From the first line of the data through the line containing "self.centre_pairs = []", return each line exactly.
-- begin --
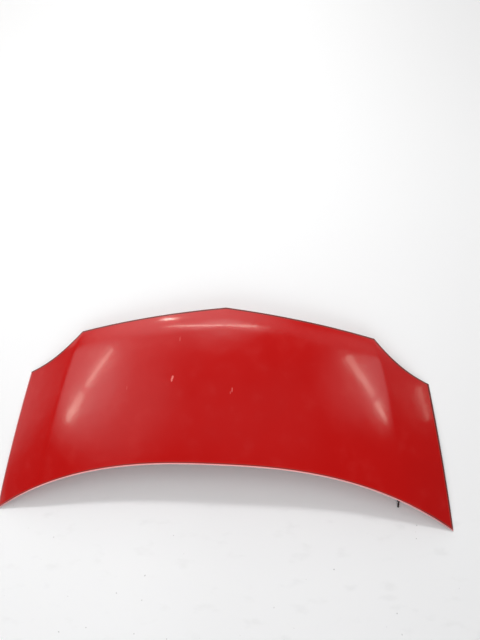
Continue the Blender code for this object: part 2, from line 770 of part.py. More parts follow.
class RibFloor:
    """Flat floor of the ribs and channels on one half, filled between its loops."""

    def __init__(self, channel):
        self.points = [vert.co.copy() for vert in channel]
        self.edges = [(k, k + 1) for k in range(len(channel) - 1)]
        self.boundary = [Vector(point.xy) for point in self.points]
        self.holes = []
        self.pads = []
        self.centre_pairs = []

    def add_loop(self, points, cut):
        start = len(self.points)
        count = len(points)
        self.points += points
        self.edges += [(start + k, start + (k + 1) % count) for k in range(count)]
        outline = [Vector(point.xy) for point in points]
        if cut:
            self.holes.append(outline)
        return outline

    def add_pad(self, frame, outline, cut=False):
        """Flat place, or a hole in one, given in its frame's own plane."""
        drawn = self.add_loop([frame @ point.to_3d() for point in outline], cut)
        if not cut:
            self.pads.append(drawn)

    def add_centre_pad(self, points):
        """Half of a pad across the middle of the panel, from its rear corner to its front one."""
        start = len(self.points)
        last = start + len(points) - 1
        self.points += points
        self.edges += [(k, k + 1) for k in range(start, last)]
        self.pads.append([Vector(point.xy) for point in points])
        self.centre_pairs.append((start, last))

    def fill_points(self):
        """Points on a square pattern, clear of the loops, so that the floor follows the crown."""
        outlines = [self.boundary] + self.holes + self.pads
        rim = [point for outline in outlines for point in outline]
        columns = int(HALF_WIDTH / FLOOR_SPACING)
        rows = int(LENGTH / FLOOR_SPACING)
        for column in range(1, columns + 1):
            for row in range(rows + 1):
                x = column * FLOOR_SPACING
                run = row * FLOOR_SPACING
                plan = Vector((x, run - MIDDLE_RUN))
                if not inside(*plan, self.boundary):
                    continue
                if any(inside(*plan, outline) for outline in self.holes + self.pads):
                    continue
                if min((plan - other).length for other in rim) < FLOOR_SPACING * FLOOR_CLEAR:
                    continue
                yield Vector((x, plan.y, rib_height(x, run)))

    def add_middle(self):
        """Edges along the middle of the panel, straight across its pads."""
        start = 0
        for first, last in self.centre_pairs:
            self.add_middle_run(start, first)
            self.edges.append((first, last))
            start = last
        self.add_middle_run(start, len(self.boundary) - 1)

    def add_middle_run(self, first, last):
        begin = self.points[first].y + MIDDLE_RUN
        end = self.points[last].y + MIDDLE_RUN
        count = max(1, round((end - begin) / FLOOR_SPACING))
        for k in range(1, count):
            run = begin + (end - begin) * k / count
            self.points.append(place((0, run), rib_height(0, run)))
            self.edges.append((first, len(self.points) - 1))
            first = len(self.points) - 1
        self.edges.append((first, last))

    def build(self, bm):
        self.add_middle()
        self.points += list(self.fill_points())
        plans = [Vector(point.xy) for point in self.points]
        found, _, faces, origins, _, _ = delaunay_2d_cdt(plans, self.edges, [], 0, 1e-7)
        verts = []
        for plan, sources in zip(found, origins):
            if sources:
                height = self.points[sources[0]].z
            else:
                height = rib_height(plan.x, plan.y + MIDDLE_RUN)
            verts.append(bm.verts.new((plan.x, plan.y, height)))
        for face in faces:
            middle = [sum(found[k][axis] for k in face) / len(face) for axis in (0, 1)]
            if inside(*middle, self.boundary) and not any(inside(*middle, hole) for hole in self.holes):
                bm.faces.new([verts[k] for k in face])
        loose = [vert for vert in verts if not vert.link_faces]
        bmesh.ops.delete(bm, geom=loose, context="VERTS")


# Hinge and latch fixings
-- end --
Exercise solution
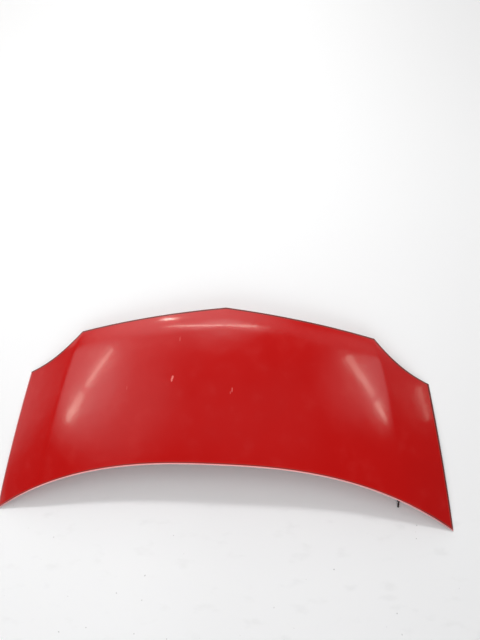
Continue the Blender code for this object: part 2, from line 770 of part.py. More parts follow.
class RibFloor:
    """Flat floor of the ribs and channels on one half, filled between its loops."""

    def __init__(self, channel):
        self.points = [vert.co.copy() for vert in channel]
        self.edges = [(k, k + 1) for k in range(len(channel) - 1)]
        self.boundary = [Vector(point.xy) for point in self.points]
        self.holes = []
        self.pads = []
        self.centre_pairs = []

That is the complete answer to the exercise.